-1

I am training on how to scrape some data in python and here's my try:

import requests
from bs4 import BeautifulSoup

url = 'https://learndataanalysis.org/python-tutorial/page/10'
r = requests.get(url)
soup = BeautifulSoup(r.content, 'lxml')
links = [i['href'] for i in soup.select('h2.entry-title a')]
print(links)

The code gets the links of the webpage.
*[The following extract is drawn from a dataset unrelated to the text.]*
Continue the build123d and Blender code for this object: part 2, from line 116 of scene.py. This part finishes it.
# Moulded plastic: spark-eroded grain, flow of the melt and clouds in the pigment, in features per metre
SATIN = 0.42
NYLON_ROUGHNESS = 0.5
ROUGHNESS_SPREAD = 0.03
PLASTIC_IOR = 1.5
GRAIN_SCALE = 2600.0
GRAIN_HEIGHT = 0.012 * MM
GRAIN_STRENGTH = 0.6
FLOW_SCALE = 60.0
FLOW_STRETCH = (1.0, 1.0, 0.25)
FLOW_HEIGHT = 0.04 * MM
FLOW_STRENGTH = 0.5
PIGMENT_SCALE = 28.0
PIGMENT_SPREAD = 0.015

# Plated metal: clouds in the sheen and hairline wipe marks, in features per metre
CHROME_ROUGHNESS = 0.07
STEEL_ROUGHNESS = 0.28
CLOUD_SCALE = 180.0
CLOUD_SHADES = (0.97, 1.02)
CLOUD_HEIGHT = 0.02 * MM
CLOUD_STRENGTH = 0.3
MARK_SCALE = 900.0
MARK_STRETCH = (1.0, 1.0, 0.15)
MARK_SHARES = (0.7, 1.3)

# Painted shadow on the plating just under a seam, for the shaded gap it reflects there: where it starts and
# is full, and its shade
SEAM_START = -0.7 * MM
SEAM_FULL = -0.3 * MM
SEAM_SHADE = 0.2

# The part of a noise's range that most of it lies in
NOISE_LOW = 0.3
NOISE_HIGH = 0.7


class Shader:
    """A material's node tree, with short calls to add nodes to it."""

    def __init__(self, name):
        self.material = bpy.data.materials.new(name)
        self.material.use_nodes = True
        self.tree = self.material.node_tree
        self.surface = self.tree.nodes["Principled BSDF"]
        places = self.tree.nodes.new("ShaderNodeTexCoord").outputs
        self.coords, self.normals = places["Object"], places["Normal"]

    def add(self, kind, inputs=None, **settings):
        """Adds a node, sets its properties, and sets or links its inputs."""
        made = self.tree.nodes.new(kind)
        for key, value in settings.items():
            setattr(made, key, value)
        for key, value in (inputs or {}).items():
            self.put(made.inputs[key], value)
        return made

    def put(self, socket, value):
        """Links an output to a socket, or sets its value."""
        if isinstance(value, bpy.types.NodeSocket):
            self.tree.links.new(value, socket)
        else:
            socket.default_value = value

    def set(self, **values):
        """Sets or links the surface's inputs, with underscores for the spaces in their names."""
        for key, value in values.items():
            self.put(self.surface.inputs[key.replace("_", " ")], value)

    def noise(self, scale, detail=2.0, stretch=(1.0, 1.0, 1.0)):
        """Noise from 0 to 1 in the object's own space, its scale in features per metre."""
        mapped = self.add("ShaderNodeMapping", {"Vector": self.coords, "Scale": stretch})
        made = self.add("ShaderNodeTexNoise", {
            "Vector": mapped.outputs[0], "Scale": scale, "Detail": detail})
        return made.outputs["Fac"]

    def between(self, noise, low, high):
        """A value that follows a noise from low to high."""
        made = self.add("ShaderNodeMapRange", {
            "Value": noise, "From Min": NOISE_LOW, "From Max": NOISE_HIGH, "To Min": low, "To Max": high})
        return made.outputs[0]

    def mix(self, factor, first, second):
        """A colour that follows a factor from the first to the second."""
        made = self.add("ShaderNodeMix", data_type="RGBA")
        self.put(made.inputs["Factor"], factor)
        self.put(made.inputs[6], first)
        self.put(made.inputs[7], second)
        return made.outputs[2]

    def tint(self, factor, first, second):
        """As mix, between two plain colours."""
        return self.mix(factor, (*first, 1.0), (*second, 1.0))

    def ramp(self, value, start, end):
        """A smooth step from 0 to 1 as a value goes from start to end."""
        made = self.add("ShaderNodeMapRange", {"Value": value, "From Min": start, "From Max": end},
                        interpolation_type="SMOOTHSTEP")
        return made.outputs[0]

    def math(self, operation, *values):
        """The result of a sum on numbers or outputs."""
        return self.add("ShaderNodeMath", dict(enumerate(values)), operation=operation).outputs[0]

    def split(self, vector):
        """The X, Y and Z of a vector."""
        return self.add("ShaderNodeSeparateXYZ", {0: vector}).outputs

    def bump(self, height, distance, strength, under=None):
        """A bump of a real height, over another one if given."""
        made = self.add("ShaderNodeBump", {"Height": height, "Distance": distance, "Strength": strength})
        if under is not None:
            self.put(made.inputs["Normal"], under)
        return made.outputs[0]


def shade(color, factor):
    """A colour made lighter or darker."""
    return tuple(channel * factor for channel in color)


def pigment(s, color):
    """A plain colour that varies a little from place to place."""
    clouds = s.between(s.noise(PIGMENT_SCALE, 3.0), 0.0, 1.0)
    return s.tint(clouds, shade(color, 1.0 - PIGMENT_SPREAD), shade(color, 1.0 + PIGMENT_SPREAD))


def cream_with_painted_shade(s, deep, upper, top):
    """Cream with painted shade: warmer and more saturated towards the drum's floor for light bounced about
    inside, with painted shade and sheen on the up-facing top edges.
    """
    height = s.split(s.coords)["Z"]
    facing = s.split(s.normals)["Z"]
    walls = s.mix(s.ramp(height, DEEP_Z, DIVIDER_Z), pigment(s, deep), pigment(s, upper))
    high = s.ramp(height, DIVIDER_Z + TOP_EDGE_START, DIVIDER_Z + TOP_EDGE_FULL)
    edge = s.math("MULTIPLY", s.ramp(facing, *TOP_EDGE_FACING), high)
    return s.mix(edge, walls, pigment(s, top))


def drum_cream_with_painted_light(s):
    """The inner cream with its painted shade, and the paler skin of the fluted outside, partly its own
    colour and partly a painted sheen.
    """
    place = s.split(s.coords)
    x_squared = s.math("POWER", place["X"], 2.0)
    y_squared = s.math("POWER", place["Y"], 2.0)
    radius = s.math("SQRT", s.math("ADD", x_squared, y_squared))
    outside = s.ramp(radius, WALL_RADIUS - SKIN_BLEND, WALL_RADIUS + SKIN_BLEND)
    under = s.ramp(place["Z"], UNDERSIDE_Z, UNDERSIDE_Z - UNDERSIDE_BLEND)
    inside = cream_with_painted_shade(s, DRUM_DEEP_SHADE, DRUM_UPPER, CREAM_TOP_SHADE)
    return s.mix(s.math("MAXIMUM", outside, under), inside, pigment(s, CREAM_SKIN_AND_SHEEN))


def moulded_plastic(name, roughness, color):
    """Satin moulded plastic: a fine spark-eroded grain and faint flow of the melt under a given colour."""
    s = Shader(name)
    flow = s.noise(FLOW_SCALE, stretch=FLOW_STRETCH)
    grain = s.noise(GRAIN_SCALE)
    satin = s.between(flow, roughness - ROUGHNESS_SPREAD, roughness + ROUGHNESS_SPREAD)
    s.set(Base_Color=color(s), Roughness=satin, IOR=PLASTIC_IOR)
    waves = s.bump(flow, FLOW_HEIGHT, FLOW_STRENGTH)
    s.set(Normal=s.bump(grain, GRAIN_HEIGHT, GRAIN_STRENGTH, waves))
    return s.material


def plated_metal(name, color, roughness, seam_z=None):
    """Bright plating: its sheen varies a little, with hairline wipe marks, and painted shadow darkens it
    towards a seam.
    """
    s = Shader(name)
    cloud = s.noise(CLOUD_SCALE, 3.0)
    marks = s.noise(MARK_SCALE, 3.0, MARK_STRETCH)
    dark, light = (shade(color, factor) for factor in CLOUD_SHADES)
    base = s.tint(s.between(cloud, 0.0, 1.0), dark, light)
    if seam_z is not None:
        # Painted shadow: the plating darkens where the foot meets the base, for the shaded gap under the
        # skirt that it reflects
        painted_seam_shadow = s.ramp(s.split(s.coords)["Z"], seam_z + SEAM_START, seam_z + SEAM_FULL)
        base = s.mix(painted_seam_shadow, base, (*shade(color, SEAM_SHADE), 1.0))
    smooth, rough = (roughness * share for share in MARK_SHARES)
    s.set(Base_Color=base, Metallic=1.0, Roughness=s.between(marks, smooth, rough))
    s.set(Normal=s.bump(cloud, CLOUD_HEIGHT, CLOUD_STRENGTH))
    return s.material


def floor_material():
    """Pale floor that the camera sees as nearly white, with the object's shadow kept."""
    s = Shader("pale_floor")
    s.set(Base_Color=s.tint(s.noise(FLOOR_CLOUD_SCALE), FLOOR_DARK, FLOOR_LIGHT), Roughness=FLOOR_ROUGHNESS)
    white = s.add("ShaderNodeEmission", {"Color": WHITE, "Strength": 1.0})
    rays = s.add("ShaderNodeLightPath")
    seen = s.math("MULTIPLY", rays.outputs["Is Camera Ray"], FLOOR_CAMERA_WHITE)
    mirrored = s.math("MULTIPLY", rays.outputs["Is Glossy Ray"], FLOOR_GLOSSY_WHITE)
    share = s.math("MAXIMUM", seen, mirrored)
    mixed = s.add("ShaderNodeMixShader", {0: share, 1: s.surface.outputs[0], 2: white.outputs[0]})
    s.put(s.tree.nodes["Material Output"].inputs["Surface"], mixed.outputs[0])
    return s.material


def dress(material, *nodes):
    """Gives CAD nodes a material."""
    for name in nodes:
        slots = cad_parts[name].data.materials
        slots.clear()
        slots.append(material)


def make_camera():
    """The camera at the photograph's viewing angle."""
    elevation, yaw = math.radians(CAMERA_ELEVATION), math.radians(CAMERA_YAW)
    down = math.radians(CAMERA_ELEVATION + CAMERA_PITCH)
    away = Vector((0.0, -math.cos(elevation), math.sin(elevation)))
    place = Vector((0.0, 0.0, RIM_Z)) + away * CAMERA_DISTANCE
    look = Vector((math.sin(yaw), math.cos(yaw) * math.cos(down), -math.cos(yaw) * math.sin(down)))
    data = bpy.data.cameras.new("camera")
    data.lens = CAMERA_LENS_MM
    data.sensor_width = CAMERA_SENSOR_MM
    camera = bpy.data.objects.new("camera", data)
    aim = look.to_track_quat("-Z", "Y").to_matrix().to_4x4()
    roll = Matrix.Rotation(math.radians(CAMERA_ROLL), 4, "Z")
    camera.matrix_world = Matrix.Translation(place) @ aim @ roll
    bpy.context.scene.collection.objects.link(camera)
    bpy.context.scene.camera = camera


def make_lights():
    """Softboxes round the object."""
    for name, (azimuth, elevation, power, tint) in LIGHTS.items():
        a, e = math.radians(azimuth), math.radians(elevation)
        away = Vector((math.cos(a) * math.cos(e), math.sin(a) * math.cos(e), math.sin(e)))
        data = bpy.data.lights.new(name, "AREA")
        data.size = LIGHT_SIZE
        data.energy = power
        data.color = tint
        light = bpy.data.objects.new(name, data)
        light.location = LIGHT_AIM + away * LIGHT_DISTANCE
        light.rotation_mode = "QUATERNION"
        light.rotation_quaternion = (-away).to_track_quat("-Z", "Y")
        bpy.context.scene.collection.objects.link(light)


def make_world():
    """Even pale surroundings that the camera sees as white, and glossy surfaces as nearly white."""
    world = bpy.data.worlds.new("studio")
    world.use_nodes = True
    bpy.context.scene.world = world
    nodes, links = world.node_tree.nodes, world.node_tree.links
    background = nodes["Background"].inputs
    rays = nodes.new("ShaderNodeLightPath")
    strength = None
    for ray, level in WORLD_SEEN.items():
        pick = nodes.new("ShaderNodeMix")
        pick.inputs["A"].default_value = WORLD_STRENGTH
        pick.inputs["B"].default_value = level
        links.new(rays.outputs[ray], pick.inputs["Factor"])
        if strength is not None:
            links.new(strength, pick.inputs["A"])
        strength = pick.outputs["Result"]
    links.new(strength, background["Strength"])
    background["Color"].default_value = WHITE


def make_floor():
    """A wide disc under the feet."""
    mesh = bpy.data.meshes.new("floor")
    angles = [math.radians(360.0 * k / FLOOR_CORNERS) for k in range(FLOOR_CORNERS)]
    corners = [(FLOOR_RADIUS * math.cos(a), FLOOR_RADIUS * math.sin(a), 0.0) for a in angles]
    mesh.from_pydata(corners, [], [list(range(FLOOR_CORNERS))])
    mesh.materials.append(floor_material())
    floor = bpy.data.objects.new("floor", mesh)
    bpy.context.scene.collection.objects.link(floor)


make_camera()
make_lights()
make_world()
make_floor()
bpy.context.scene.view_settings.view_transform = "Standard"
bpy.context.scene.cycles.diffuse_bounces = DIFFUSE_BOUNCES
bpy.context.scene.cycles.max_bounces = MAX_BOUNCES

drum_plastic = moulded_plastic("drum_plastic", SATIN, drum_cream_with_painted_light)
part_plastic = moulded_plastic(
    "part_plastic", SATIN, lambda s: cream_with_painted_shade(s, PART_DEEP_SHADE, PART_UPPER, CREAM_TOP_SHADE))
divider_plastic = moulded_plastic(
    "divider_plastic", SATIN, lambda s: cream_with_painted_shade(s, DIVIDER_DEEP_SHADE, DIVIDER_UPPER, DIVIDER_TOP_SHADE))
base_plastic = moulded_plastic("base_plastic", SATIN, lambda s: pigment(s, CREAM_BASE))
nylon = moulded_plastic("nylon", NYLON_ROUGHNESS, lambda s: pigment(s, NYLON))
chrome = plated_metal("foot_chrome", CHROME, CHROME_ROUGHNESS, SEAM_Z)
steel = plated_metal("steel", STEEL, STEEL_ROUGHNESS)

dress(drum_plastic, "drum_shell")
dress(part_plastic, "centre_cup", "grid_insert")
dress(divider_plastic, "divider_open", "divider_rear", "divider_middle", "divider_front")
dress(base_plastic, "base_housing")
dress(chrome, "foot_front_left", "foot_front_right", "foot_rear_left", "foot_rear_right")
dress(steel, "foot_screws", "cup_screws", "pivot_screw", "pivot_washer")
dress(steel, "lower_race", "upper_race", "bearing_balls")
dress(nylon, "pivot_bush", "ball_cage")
I can use this line to get the titles of each tutorial:

[i.text for i in soup.select('h2.entry-title a')]

How can I make a list of both the links and the titles and finally to export the results to excel file?

Simply I need a column for the titles of the articles and the other column for the link of each article.

costaparas
  • 5,047
  • 11
  • 16
  • 26
YasserKhalil
  • 9,138
  • 7
  • 36
  • 95

1 Answers1

1

You can actually do it with a single list comprehension.

Basically, what you have is the right approach, you just need to create a list of lists using your list comprehension.

For each match returned by soup.select, you can extract both the text and href together.

Then, using the csv module, you can pass this list of lists to csv.writerows to create the CSV file for viewing in Excel or other tools, data processing, etc.

You can also optionally prepend a header to the list of lists, if you want, e.g. ['Title', 'URL'].

Here is a full working example:

from bs4 import BeautifulSoup

import csv
import requests

url = 'https://learndataanalysis.org/python-tutorial/page/10'
r = requests.get(url)
soup = BeautifulSoup(r.content, 'lxml')

data = [[i.text, i['href']] for i in soup.select('h2.entry-title a')]

# optional, if you want to add a header line
data.insert(0, ['Title', 'URL'])

with open('output_data.csv', 'w') as output_file:
    writer = csv.writer(output_file, delimiter=',', quoting=csv.QUOTE_ALL)
    writer.writerows(data)

Note that csv.QUOTE_ALL isn't strictly necessary, but its often a good idea to force quoting on all fields.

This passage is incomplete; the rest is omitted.